Short-term Trading (1-3 days): Range Trading

Watch resistance at 0.6450; if it holds, consider long positions targeting the 200-day moving average at 0.6464 and the psychological level at 0.6500. Support is at 0.6373; if broken, consider short positions targeting 0.6336 to 0.6300.

Ahead of US GDP, core PCE, and Australian CPI releases, reduce positions as data may trigger increased volatility.

Medium-term Trading (1-3 weeks): Trend-following

Bullish scenario: Expectations of Fed rate cuts rise, US employment data softens, inflation declines, boosting risk sentiment. Target 0.6550-0.6600. A break above the 200-day moving average could confirm a reversal, prompting additional longs.

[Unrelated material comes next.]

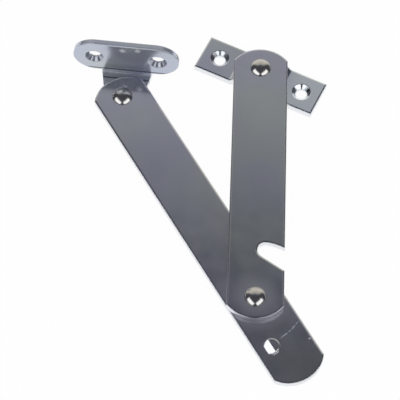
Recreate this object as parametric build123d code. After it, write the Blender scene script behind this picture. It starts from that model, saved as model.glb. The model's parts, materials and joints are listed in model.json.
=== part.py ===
"""Folding lid stay: a cranked wall plate, two riveted flat arms with a catch, and an angle bracket.

Millimetres, +Z up.  The origin is the middle of the wall plate's two screw holes, on the face that
lies against the cabinet side; +X runs along the plate and +Z points away from the cabinet side.
"""
import os
from math import cos, radians, sin, sqrt, tan

from build123d import *

# Sheet metal
arm_thickness = 2.5
plate_thickness = 2.5
bracket_thickness = 2.0
sheet_bend_radius = 1.0
die_roll_width = 0.5
die_roll_depth = 0.22
sheet_play = 0.05

# Arms
arm_width = 20.0
arm_end_reach = 8.2
arm_end_radius = 12.5
front_arm_centres = 95.0
rear_arm_centres = 96.8
finger_tab_length = 34.6

# How the stay lies: directions in degrees from +X
front_arm_direction = -65.7
rear_arm_direction = 146.1
bracket_bend_direction = 19.8

# Wall plate
plate_length = 48.0
plate_width = 14.6
plate_hole_spacing = 33.8
plate_crank_spacing = 12.8
plate_crank_height = 2.6
plate_crank_slope = 45.0

# Screw holes
screw_hole_diameter = 4.2
countersink_diameter = 7.0
countersink_angle = 90.0

# Rivets
rivet_shank_diameter = 4.0
rivet_running_clearance = 0.05
rivet_head_diameter = 7.6
rivet_head_height = 2.0
rivet_head_rim = 0.2
rivet_tail_diameter = 6.6
rivet_tail_flat_diameter = 5.0
rivet_tail_height = 1.2
bracket_rivet_tail_height = 0.4

# Catch: a nib lanced up from the rear arm drops into a notch in the front arm
catch_radius = 18.9
nib_diameter = 5.6
nib_height = 1.7
nib_ramp_length = 2.4
nib_rounding = 0.5
nib_offset_angle = 13.1
notch_width = 6.0
notch_offset_angle = 10.0
notch_flare_angle = 23.5

# Angle bracket
upstand_length = 39.4
upstand_height = 16.8
upstand_hole_spacing = 23.6
upstand_distance = 11.8
flange_width_at_bend = 19.4
flange_taper = 12.3

# Levels above the cabinet side
raised_underside = plate_crank_height
raised_top = raised_underside + plate_thickness
rear_arm_bottom = raised_top - arm_thickness
front_arm_bottom = raised_top + sheet_play
front_arm_top = front_arm_bottom + arm_thickness
flange_top = rear_arm_bottom - sheet_play
flange_bottom = flange_top - bracket_thickness
upstand_foot = flange_top + sheet_bend_radius


def polar(radius, angle):
    """The point at this radius and angle in degrees."""
    return (radius * cos(radians(angle)), radius * sin(radians(angle)))


pivot_x, pivot_y = polar(front_arm_centres, front_arm_direction)
end_x = pivot_x + polar(rear_arm_centres, rear_arm_direction)[0]
end_y = pivot_y + polar(rear_arm_centres, rear_arm_direction)[1]


def arm_blank(start, finish):
    """A strip along X from start to finish, with a shallow arc across each end."""
    half = arm_width / 2
    arc_depth = arm_end_radius - sqrt(arm_end_radius**2 - half**2)
    outline = [
        Line((start + arc_depth, half), (finish - arc_depth, half)),
        ThreePointArc((finish - arc_depth, half), (finish, 0), (finish - arc_depth, -half)),
        Line((finish - arc_depth, -half), (start + arc_depth, -half)),
        ThreePointArc((start + arc_depth, -half), (start, 0), (start + arc_depth, half)),
    ]
    return make_face(outline)


def catch_notch():
    """The notch that takes the nib, drawn with the pivot at the origin and the arm along -X."""
    radius = notch_width / 2
    beyond_edge = arm_width
    seat_angle = 180 - notch_offset_angle
    seat = Vector(*polar(catch_radius, seat_angle))
    outward = seat_angle - 90
    lip_direction = outward - notch_flare_angle
    far_start = seat + Vector(*polar(radius, seat_angle))
    inner_end = seat + Vector(*polar(radius, outward + 180))
    lip_start = seat + Vector(*polar(radius, lip_direction - 90))
    lip_finish = lip_start + Vector(*polar(beyond_edge, lip_direction))
    far_sweep = 60
    far_middle = polar(catch_radius + radius, seat_angle - far_sweep / 2)
    far_finish = polar(catch_radius + radius, seat_angle - far_sweep)
    outline = [
        ThreePointArc(far_start, inner_end, lip_start),
        Line(lip_start, lip_finish),
        Line(lip_finish, far_finish),
        ThreePointArc(far_finish, far_middle, far_start),
    ]
    return make_face(outline)


def roll_over(face, edges):
    """Ease these edges of a face as a punch leaves them: a wide and shallow slope round the sheet."""
    return chamfer(edges, die_roll_width, die_roll_depth, reference=face)


def make_front_arm():
    """The top arm, from the wall plate's rivet to the pivot, with the catch's notch in one edge."""
    blank = arm_blank(-arm_end_reach, front_arm_centres + arm_end_reach)
    blank -= Pos(front_arm_centres, 0) * catch_notch()
    sheet = extrude(blank, arm_thickness)
    top = sheet.faces().sort_by(Axis.Z)[-1]
    sheet = roll_over(top, top.edges())
    running_hole = Cylinder(rivet_shank_diameter / 2 + rivet_running_clearance, 4 * arm_thickness)
    pressed_hole = Cylinder(rivet_shank_diameter / 2, 4 * arm_thickness)
    sheet -= running_hole
    sheet -= Pos(front_arm_centres, 0, 0) * pressed_hole
    return Pos(0, 0, front_arm_bottom) * Rot(0, 0, front_arm_direction) * sheet


def raise_nib(sheet):
    """Lance a round nib up out of the sheet: level on one side, ramped down to a fold on the other."""
    slope = nib_height / nib_ramp_length
    margin = nib_diameter
    column = Cylinder(nib_diameter / 2, 4 * arm_thickness)

    def under_ramp(level):
        """All of the column below the nib's stepped and sloping surface, at this level of the sheet."""
        side_view = Polyline(
            (-margin, level - margin * slope),
            (-margin, level + nib_height),
            (0, level + nib_height),
            (nib_ramp_length + margin, level - margin * slope),
            close=True,
        )
        return column & extrude(Plane.YZ * make_face(side_view), margin, both=True)

    at = Pos(*polar(catch_radius, 180 - nib_offset_angle))
    above_pocket = Pos(0, 0, arm_thickness) * Box(
        2 * margin, 2 * margin, arm_thickness, align=(Align.CENTER, Align.CENTER, Align.MIN)
    )
    raised = under_ramp(arm_thickness) & Pos(0, 0, -nib_rounding) * above_pocket
    crown = raised.faces().sort_by(Axis.Z)[-1]
    rim = [edge for edge in crown.edges() if edge.geom_type == GeomType.CIRCLE]
    raised = fillet(rim, nib_rounding)
    return sheet - at * under_ramp(0) + at * raised


def make_rear_arm():
    """The under arm, from the finger tab past the pivot to the angle bracket's rivet."""
    blank = arm_blank(-finger_tab_length, rear_arm_centres + arm_end_reach)
    sheet = extrude(blank, arm_thickness)
    top = sheet.faces().sort_by(Axis.Z)[-1]
    sheet = roll_over(top, top.edges())
    sheet = raise_nib(sheet)
    sheet -= Cylinder(rivet_shank_diameter / 2 + rivet_running_clearance, 4 * arm_thickness)
    sheet -= Pos(rear_arm_centres, 0, 0) * Cylinder(rivet_shank_diameter / 2, 4 * arm_thickness)
    return Pos(pivot_x, pivot_y, rear_arm_bottom) * Rot(0, 0, rear_arm_direction) * sheet


def make_rivet(grip, tail_height):
    """A domed rivet through a stack this thick, its tail upset flat; z = 0 is under its head."""
    head = rivet_head_diameter / 2
    shank = rivet_shank_diameter / 2
    tail = rivet_tail_diameter / 2
    tail_flat = rivet_tail_flat_diameter / 2
    cap_height = rivet_head_height - rivet_head_rim
    cap_radius = (head**2 + cap_height**2) / (2 * cap_height)
    tail_end = -grip - tail_height
    outline = [
        Polyline((0, rivet_head_height), (0, tail_end), (tail_flat, tail_end), (tail, -grip)),
        Polyline((tail, -grip), (shank, -grip), (shank, 0), (head, 0), (head, rivet_head_rim)),
        RadiusArc((head, rivet_head_rim), (0, rivet_head_height), -cap_radius),
    ]
    return revolve(Plane.XZ * make_face(outline), Axis.Z)


def make_plate_rivet():
    """Holds the front arm on the wall plate's raised middle."""
    head_underside = front_arm_top + sheet_play
    rivet = make_rivet(head_underside - raised_underside, rivet_tail_height)
    return Pos(0, 0, head_underside) * rivet


def make_pivot_rivet():
    """Joins the two arms."""
    grip = front_arm_top - rear_arm_bottom + sheet_play
    rivet = make_rivet(grip, rivet_tail_height)
    return Pos(pivot_x, pivot_y, front_arm_top) * rivet


def make_bracket_rivet():
    """Holds the angle bracket under the end of the rear arm."""
    grip = raised_top - flange_bottom + sheet_play
    rivet = make_rivet(grip, bracket_rivet_tail_height)
    return Pos(end_x, end_y, raised_top) * rivet


def countersunk_hole(depth):
    """A screw hole down from z = 0, with its countersink opening at z = 0."""
    cone_height = countersink_diameter / 2 / tan(radians(countersink_angle / 2))
    hole = Pos(0, 0, -depth) * Cylinder(screw_hole_diameter / 2, 4 * depth)
    cone = Pos(0, 0, -cone_height / 2) * Cone(0, countersink_diameter / 2, cone_height)
    return hole + cone


def make_wall_plate():
    """A strip cranked up in the middle, with a countersunk screw hole in each foot."""
    middle = plate_thickness / 2
    run = plate_crank_height / tan(radians(plate_crank_slope))
    foot_bend = plate_crank_spacing / 2 + run
    sheet_middle = FilletPolyline(
        (-plate_length / 2, middle),
        (-foot_bend, middle),
        (-plate_crank_spacing / 2, middle + plate_crank_height),
        (plate_crank_spacing / 2, middle + plate_crank_height),
        (foot_bend, middle),
        (plate_length / 2, middle),
        radius=sheet_bend_radius + middle,
    )
    section = trace(sheet_middle, plate_thickness)
    strip = extrude(Plane.XZ * section, plate_width / 2, both=True)
    raised_face = strip.faces().sort_by(Axis.Z)[-1]
    strip = roll_over(raised_face, raised_face.edges().filter_by(Axis.X))
    for end in (0, -1):
        foot_end = strip.faces().sort_by(Axis.X)[end]
        end_edge = foot_end.edges().sort_by(Axis.Z)[-1]
        foot_face = strip.faces().filter_by(Axis.Z).sort_by_distance(end_edge)[0]
        strip = roll_over(foot_face, end_edge)
    for side in (-1, 1):
        hole = countersunk_hole(plate_thickness)
        strip -= Pos(side * plate_hole_spacing / 2, 0, plate_thickness) * hole
    strip -= Cylinder(rivet_shank_diameter / 2, 4 * raised_top)
    return strip


def make_angle_bracket():
    """A tapered flange under the rear arm, bent up into an obround plate for the lid."""
    half_sheet = bracket_thickness / 2
    upstand_middle = upstand_distance + half_sheet
    sheet_middle = FilletPolyline(
        (-flange_width_at_bend, flange_bottom + half_sheet),
        (upstand_middle, flange_bottom + half_sheet),
        (upstand_middle, upstand_foot + upstand_height),
        radius=sheet_bend_radius + half_sheet,
    )
    angle = extrude(Plane.YZ * trace(sheet_middle, bracket_thickness), upstand_length / 2, both=True)

    outer_face = upstand_distance + bracket_thickness
    half_width = flange_width_at_bend / 2
    taper = radians(flange_taper)
    lug_radius = (half_width - outer_face * tan(taper)) * cos(taper)
    tangent_x = lug_radius * cos(taper)
    tangent_y = -lug_radius * sin(taper)
    flange_outline = make_face(
        [
            Polyline(
                (tangent_x, tangent_y),
                (half_width, outer_face),
                (-half_width, outer_face),
                (-tangent_x, tangent_y),
            ),
            ThreePointArc((-tangent_x, tangent_y), (0, -lug_radius), (tangent_x, tangent_y)),
        ]
    )
    flange_zone = extrude(flange_outline, upstand_foot + half_sheet)
    upstand = extrude(SlotOverall(upstand_length, upstand_height), -bracket_thickness)
    screw_side = upstand.faces().sort_by(Axis.Z)[-1]
    upstand = roll_over(screw_side, screw_side.edges())
    to_upstand = Pos(0, upstand_distance, upstand_foot + upstand_height / 2) * Rot(90, 0, 0)
    bracket = angle & (flange_zone + to_upstand * upstand)

    for side in (-1, 1):
        hole = Pos(side * upstand_hole_spacing / 2, 0) * countersunk_hole(bracket_thickness)
        bracket -= to_upstand * hole
    bracket -= Cylinder(rivet_shank_diameter / 2 + rivet_running_clearance, 4 * raised_top)
    return Pos(end_x, end_y, 0) * Rot(0, 0, bracket_bend_direction) * bracket


makers = {
    "wall_plate": make_wall_plate,
    "front_arm": make_front_arm,
    "rear_arm": make_rear_arm,
    "angle_bracket": make_angle_bracket,
    "plate_rivet": make_plate_rivet,
    "pivot_rivet": make_pivot_rivet,
    "bracket_rivet": make_bracket_rivet,
}

if __name__ == "__main__":
    os.makedirs("parts", exist_ok=True)
    for name, make in makers.items():
        piece = make()
        piece.label = name
        export_step(piece, f"parts/{name}.step")
        print(name, round(piece.volume, 1), "cubic mm")
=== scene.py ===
# %% [markdown]
# # A folding lid stay in bright zinc plate
#
# The stay is two flat steel arms that fold on a rivet, a cranked plate for the cabinet side and
# an angle bracket for the lid.  Its solids are finished already, so this lesson is about metal:
# what plated sheet looks like, what it mirrors, and where handling has marked it.

# %% The frame
import json
from math import atan2, cos, degrees, pi, radians, sin

import bmesh
import bpy
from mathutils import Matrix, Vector


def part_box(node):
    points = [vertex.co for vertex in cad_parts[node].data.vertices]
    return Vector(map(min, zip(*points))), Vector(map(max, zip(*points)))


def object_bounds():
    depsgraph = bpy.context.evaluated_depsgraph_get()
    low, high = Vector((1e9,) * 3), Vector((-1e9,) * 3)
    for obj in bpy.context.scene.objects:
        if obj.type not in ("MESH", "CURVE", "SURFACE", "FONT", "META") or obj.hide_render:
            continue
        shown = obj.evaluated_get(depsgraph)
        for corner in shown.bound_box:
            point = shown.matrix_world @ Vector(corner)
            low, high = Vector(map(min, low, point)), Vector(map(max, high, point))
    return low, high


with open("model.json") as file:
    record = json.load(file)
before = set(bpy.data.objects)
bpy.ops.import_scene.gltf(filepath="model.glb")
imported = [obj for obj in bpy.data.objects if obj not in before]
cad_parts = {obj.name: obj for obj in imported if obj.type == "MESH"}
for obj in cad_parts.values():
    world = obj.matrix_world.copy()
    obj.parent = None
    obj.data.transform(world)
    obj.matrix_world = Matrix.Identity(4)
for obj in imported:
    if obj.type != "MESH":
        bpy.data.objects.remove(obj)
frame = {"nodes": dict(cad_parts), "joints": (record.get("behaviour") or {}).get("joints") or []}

MM = 0.001
cad_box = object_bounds()
ground = cad_box[0].z
middle = (cad_box[0] + cad_box[1]) / 2
print("pieces:", ", ".join(sorted(frame["nodes"])))
print("size in mm:", [round(side / MM, 1) for side in cad_box[1] - cad_box[0]])

# %% [markdown]
# ## Where the camera stands
#
# The stay lies flat and is seen from well above, from the side of the folded knee.  A long lens
# from 0.7 m keeps the arms nearly parallel to their plan, as a catalogue picture does.  The view
# is given as a distance and two angles round a point, which is easier to picture than a matrix.

# %% The camera
camera_distance = 695 * MM
camera_azimuth = radians(26.3)
camera_elevation = radians(61.0)
camera_lens = 172.4
framing_offset = Vector((0.1, -5.4, 0)) * MM

backward = Vector((
    sin(camera_azimuth) * cos(camera_elevation),
    -cos(camera_azimuth) * cos(camera_elevation),
    sin(camera_elevation),
))
target = Vector((middle.x, middle.y, ground)) + framing_offset
print("camera looks at, in mm:", [round(value / MM, 2) for value in target])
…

Bearish scenario: US economic resilience delays rate cuts, trade tensions escalate, China’s economic data weaken, and AUD could fall toward 0.6250.

Long-term Holding Strategy

If bullish on the AUD, consider accumulating on dips, smoothing out market volatility over time. Increase positions gradually once a clear uptrend is confirmed.

Risks and Opportunities in AUD Investment

While AUD forecasts involve significant volatility, this also creates trading opportunities. The dual-direction trading mechanism allows investors to profit in both bull and bear markets.

However, all investments carry risks. Forex trading is high-risk, requiring proper risk management. It is recommended to set clear stop-loss levels, avoid excessive leverage, and tailor strategies to individual risk tolerance.

Overall Outlook

Currently, AUD/USD is in a phase of technical consolidation amid fundamental debates. Short-term strategies should focus on range trading (0.6370-0.6450), waiting for breakout signals before following the trend. The medium to long-term direction depends on signals from Fed policy shifts and whether global trade risks ease.

Key indicators include: US employment data and GDP growth, Australian CPI and RBA policy moves, China’s economic data, and global commodity prices. If this week’s data reinforce rate cut expectations, consider building long positions; otherwise, remain cautious of dollar rebounds. Traders should closely monitor market sentiment before and after data releases and adjust their strategies accordingly.